After three 25-basis-point Fed cuts to a 3.50%–3.75% target range by December 2025, U.S. megabanks delivered outsized results: JPMorgan reported Q3 net interest income of $24.1bn and raised full-year NII guidance toward ~$96bn, while Bank of America posted Q3 NII of $15.4bn. A thaw in IPO/M&A activity, manageable CRE losses, a softened Basel III Endgame (roughly a 9% capital increase) and large share-repurchase programs—combined with heavy tech/AI investment (BAC ~$4bn annual) and the start of crypto coverage—support a favorable outlook for bank earnings and capital returns into 2026.

Analysis

Market structure: 2025 concentrated upside to G‑SIBs (JPM, BAC) as scale, CET1 cushions (JPM 14.8%) and buybacks amplify EPS; regional banks and CRE‑exposed lenders lose deposit share and face funding squeeze, driving M&A and pricing power back to the largest banks.
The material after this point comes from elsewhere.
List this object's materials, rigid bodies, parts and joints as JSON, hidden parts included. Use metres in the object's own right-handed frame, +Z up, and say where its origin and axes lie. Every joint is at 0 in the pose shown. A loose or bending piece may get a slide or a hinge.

Supply/demand: deposit “flight” toward higher yields and perceived safety shrinks funding for midsize lenders, while renewed IPO/M&A fee flow shifts revenue mix from interest income to fee income; in cross‑assets expect lower real yields (rate cuts) to lift long duration, weaken USD and compress financials’ implied vols. Risk assessment: tail risks include a regulatory reversal (Basel III re-tightening adding >100–200bps CET1 requirement), a CRE re‑shock that raises NPLs >100bps, or an AI/operational failure triggering fines; these are low probability but high impact for highly levered regionals. Time horizons matter: immediate (days) — market reaction to buyback announcements; short (weeks/months) — Q4 prints and Fed minutes; long (quarters/years) — AI productivity gains versus execution risk and succession at JPM/BAC. Hidden dependencies: buybacks reduce loss‑absorbing capacity; deposit beta lags could flip NIM dynamics quickly. Trade implications: favor quality large caps and fee‑rich banks while shorting regional funding risky names. Use options to express directional views around Fed action and earnings: buy 6–9 month call spreads on JPM/BAC to capture upside with defined risk; pair long JPM/short KRE to harvest spread if consolidation continues. Entry: initiate into any <5% pullback ahead of Q4 earnings; trim on outsized rallies (>15% from current levels) or if CET1 compresses >75bps. Contrarian angles: consensus underestimates deposit fragility and overestimates AI moat — tech spend helps efficiency but raises execution and regulatory scrutiny risk; the market may be overpaying for buyback‑driven EPS (valuation leverage). Historical parallel: 2011 post‑crisis consolidation delivered outsized returns but later volatility when regulation tightened; unintended consequence — aggressive buybacks create procyclicality that amplifies downside in the next credit stress.